Today's Gospel reading is the familiar and much-loved story that is usually called the story of the Prodigal Son. Most of us have read it and heard it over and over again, so that we no longer really think about the meanings in it. We have all become accustomed to the traditional interpretation which tells us that no matter how bad we are, God is willing to welcome us back into his arms, his heart and his home. In fact, the traditional interpretation says, God is anxiously waiting for us to return to him...he has never disowned us, or put us out of his love. On the contrary, we are the ones who have disowned God, through our sinful ways and lifestyle.

So far, so good. But there is a great deal more to think about in addition to the traditional interpretation.

Most people have dreams or hopes about living in a certain lifestyle. We keep saying, "If only I had enough money, I'd like to take a trip around the world...move to the big city and enjoy high-style living...buy this or do that." We really don't want to settle for the way of life we have been brought up to live. We are tired of all the boring stuff...peeling potatoes, changing diapers, mowing the lawn and weeding the garden, scrubbing the floors. We convince ourselves that we are made for better things than that, and that we could have a wonderful, exciting, interesting life if only.... If only...

That's the first thing we need to think about. Why are we dissatisfied with our life? Do we just want glamour, excitement, money and fame? Why can't we accept the everyday-ness of the life we are already living, with its security, self-respect and basic emphasis on doing our duty to God, our neighbor and ourselves?

It seems to me that most people have this yearning to "break away" and search for glamour, excitement, riches, maybe fame. Perhaps this is why sports are so fascinating to many people. They would rather not take the time and effort required to build a solid marriage and lifestyle. They yearn for the excitement of the "big game," for having their names in the papers, for the praise and adulation they will get from other people, maybe for the big paychecks that the pro teams are handing out. They don't want to spend years studying chemistry or theology or physics or principles of education or whatever, and becoming accredited in such a field. Instant glamour and instant riches...that's what they are looking for, not everyday hard work and struggle.

Pretty much the same thing applies to being a rock star, a movie star, or a big-league politician or business person. Excitement, fame, glamour, riches...

Maybe this kind of yearning to be a rock star, a star athlete, a party person or a politician, is part of our burden of original sin. I don't know. Adam and Eve, we are told, rebelled against the quiet, orderly lifestyle. They wanted excitement, they wanted to be different, they wanted to be equal to God. So they rebelled and did what they had been told not to do, and we all inherited that way of thinking and feeling.

That's basically what the younger son did. He asked for his share of the family inheritance, and went off to live the glamorous, exciting life. Of course he ended up broke. He even lost much of his religion: he was so broke that he could no longer afford to take a respectable job, like a good Jewish boy. Instead, he had to take care of pigs, which Jews consider unclean and sinful and just plain nasty. He certainly learned something about doing boring, humdrum hard work.
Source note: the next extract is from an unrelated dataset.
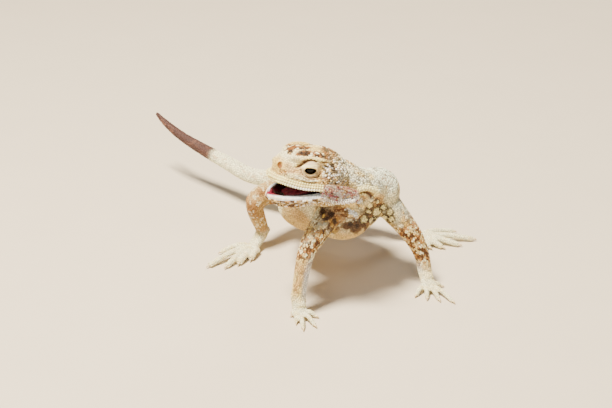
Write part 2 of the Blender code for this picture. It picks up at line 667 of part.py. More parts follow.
def paw(name, rows, tips, sizes):
    """A hand or foot: a palm that carries on from the limb, and five clawed digits on small flats."""
    knuckles, half_width, thickness, digit_radius = sizes
    wrist, heading = between(rows, WRIST_ROW, 0.0)
    heading.normalize()
    middle = sum((Vector((x, y, 0)) for x, y in tips[1:4]), Vector()) / 3
    sole = wrist.lerp(middle, knuckles)
    palm = palm_rows(rows[WRIST_ROW], wrist, heading, sole, middle, half_width, thickness)
    over = heading.cross(Vector((0, 0, 1)).cross(heading))
    pieces = [sweep(name, palm, up=tuple(over), steps=3, around=14)]
    toward = (middle - sole).xy.normalized()
    across = Vector((-toward.y, toward.x))
    outer = 1 if (Vector(tips[4]) - Vector(tips[0])).dot(across) > 0 else -1
    claws = []
    for number, (x, y) in enumerate(tips):
        spread = (number - 2) / 2 * outer * half_width * KNUCKLE_SPREAD
        root = sole.xy + across * spread - toward * KNUCKLE_SETBACK[number]
        way = (Vector((x, y)) - root).normalized()
        pad = Vector((x, y)) - way * CLAW_LENGTH
        path = []
        for share, height, radius in DIGIT_SHAPE:
            place = root.lerp(pad, share)
            path.append((place.x, place.y, height * digit_radius, digit_radius * radius))
        pieces.append(rod(f"{name}_digit", path, steps=3, around=10))
        tip = Vector((pad.x, pad.y, digit_radius * DIGIT_SHAPE[-1][1]))
        claws.append(claw(f"{name}_claw", tip, way.to_3d()))
    made = thin_out(fuse(name, pieces, **PAW_CLAY), TRIANGLES["paw"])
    boolean(made, "UNION", claws)
    trim = Matrix.Translation(wrist + heading * GAP / 2)
    trim = trim @ heading.to_track_quat("Z", "Y").to_matrix().to_4x4()
    tools = [
        block("floor", (-TRIM_REACH, -TRIM_REACH, -10), (TRIM_REACH, TRIM_REACH, 0)),
        block("limb_side", (-6, -6, -8), (6, 6, 0), trim),
    ]
    boolean(made, "DIFFERENCE", tools)
    return keep_largest(made)


MATERIALS = {
    "sand_skin": ((0.74, 0.64, 0.45), 0.75),
    "pale_skin": ((0.86, 0.80, 0.66), 0.7),
    "tail_dark": ((0.16, 0.09, 0.07), 0.75),
    "pink_flap": ((0.80, 0.52, 0.50), 0.65),
    "wet_mouth": ((0.42, 0.09, 0.10), 0.3),
    "dark_eye": ((0.03, 0.02, 0.02), 0.08),
}
MATERIAL_OF = {
    "eye_left": "dark_eye",
    "eye_right": "dark_eye",
    "tongue": "wet_mouth",
    "mouth_flap_left": "pink_flap",
    "mouth_flap_right": "pink_flap",
    "hand_left": "pale_skin",
    "hand_right": "pale_skin",
    "foot_left": "pale_skin",
    "foot_right": "pale_skin",
    "tail_middle": "pale_skin",
    "tail_tip": "tail_dark",
}


def paint():
    """Gives every node its own material."""
    for obj in bpy.context.scene.collection.objects:
        colour, roughness = MATERIALS[MATERIAL_OF.get(obj.name, "sand_skin")]
        material = bpy.data.materials.new(f"{obj.name}_finish")
        material.use_nodes = True
        finish = material.node_tree.nodes["Principled BSDF"]
        finish.inputs["Base Color"].default_value = (*colour, 1)
        finish.inputs["Roughness"].default_value = roughness
        obj.data.materials.clear()
        obj.data.materials.append(material)


def main():
    """Builds every node and sets the model in the row frame."""
    for obj in list(bpy.data.objects):
        bpy.data.objects.remove(obj)
    head = cranium()
    jaw = mandible()
    skin = body()
    mouth_flap("mouth_flap_left", 1, FLAP_SPREAD_LEFT, [head, jaw, skin])
    mouth_flap("mouth_flap_right", -1, FLAP_SPREAD_RIGHT, [head, jaw, skin])
    part_body(skin, head, jaw)
    open_mouth_and_eyes(head, jaw)
    eyes_and_tongue()
    paw("hand_right", ARM_ROWS_RIGHT, HAND_TIPS_RIGHT, HAND_RIGHT)
    paw("hand_left", ARM_ROWS_LEFT, HAND_TIPS_LEFT, HAND_LEFT)
    paw("foot_right", LEG_ROWS_RIGHT, FOOT_TIPS_RIGHT, FOOT)
    paw("foot_left", LEG_ROWS_LEFT, FOOT_TIPS_LEFT, FOOT)
    for obj in bpy.context.scene.collection.objects:
        obj.data.transform(TO_ROW)
        obj.data.shade_smooth()
    paint()


main()
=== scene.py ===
# %% [markdown]
# # A secret toad-headed agama, as a museum would show it
#
# The real animal is a desert lizard as long as a hand. It stands tall on straight front legs, turns its
# head and opens its mouth a little. Its hide is thin and loose, set with thousands of small domed scales.
# Two ways lead to such a surface: a bump texture on a smooth body, or real scales on a modelled body.
# This lesson takes the second, because scales that stand off the skin catch the light at every edge, from
# every side, and stay when the model is exported.
#
# The steps are: shape a body from clay-like lumps, carve its folds, paint one set of markings, plant the
# scales, and then add lips, lids, flaps, claws and eyes.

# %% Load the frame that every piece is built around
import json
import math

import bmesh
import bpy
import numpy as np
from mathutils import Matrix, Vector
from mathutils.bvhtree import BVHTree

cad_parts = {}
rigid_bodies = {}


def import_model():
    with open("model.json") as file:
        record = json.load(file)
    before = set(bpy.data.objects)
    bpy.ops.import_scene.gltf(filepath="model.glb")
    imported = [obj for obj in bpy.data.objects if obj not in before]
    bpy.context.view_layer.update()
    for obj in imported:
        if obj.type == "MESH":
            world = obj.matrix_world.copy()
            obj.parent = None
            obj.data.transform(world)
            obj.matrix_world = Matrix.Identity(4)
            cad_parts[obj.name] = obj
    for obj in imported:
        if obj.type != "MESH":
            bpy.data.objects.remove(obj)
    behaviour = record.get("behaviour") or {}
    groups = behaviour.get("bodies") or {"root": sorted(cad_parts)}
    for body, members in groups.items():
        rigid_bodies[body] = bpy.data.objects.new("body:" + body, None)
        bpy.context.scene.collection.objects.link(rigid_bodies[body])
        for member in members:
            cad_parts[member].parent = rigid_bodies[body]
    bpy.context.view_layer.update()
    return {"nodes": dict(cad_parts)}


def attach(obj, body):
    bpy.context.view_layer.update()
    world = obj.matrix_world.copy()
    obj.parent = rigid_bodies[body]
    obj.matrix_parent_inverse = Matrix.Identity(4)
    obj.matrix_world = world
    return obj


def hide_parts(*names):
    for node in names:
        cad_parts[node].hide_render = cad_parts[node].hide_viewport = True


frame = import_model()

for leftover in ("Cube", "Light", "Camera"):
    if leftover in bpy.data.objects and leftover not in frame["nodes"]:
        bpy.data.objects.remove(bpy.data.objects[leftover])
print("nodes in the frame:", len(frame["nodes"]))

# %% [markdown]
# ## Two frames
#
# A pose is easiest to think of as seen from in front of the animal: x to the right, y away and z up, in
# millimetres, with the floor at z = 0. The head has a frame of its own, x along the snout, y to the
# animal's left and z up from the edge of the upper lip, so that both sides of the face can be made from
# one set of numbers. At the end every mesh is turned into the frame of the row, where the trunk lies
# along Y.

# %% The pose frame, the head frame and the frame of the swung jaw
MM = 0.001
TRUNK_YAW = math.radians(20)
FLOOR_MIDDLE = (22.77, 45.07)  # of the model's outline, in the turned frame
HEAD_PLACE = Vector((9.6, -2.0, 43.2))
HEAD_YAW = math.radians(199)
HEAD_PITCH = math.radians(12)
HEAD_ROLL = math.radians(3)
JAW_HINGE = (6.0, 0.0, 0.0)
GAPE = math.radians(17)

POSE = Matrix.Identity(4)
HEAD = Matrix.Translation(HEAD_PLACE) @ Matrix.Rotation(HEAD_YAW, 4, "Z")
HEAD = HEAD @ Matrix.Rotation(-HEAD_PITCH, 4, "Y") @ Matrix.Rotation(HEAD_ROLL, 4, "X")
JAW = HEAD @ Matrix.Translation(JAW_HINGE) @ Matrix.Rotation(GAPE, 4, "Y")
JAW = JAW @ Matrix.Translation(JAW_HINGE).inverted()
TO_MIDDLE = Matrix.Translation((-FLOOR_MIDDLE[0] * MM, -FLOOR_MIDDLE[1] * MM, 0))
TO_ROW = TO_MIDDLE @ Matrix.Rotation(-TRUNK_YAW, 4, "Z")


def through(matrix, points):
    """Points in millimetres, as rows of an array, carried through a matrix."""
    matrix = np.array(matrix)
    return points @ matrix[:3, :3].T + matrix[:3, 3]


def turned(matrix, ways):
    """Directions in a frame as directions in the pose frame."""
    return np.array(ways) @ np.array(matrix.to_3x3()).T


def norms(rows):
    """The length of each row of an array."""
    return np.linalg.norm(rows, axis=1)


def unit(rows):
    """The rows of an array brought to length one."""
    return rows / norms(rows)[:, None]


print("head at", tuple(HEAD_PLACE), "mm, gape", round(math.degrees(GAPE)), "degrees")

# %% [markdown]
# ## Where the camera stands
#
# The camera looks down on the animal at 25 degrees through a long lens: one that is far away and narrow,
# so that near and far feet keep nearly one scale. It comes first, because every later look is taken
# through it, and because marks and folds are placed where it sees them.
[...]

And then...it occurred to him that if he was going to have to go back to the boring, humdrum hard work, he might as well do it at home, where people cared about him. We are not told that he really repented for his actions, for his wasteful ways with money, for his breaking of God's commandments, for his sinful lifestyle. We are not told that he repented at all. We are only told that he felt sorry for himself and wanted to go home, even if it had to be as a servant.

So he quit his job and started out. We are left to wonder if he was seeking to return to the love of his father and brother, the comfort of an orderly life, even as a servant, and a nice place to live...or if he had really woken up and realized what he had done to himself and to the people who cared about him. Was he just looking to be comfortable and accepted, or was he really sorry for his actions? Who knows?

At any rate, he went home.

All this time, his father had been worrying and waiting to hear what had happened to him. We may assume, I think, that his dad had even been praying for protection and for a return home. At any rate, his father was waiting at the gate when he finally arrived.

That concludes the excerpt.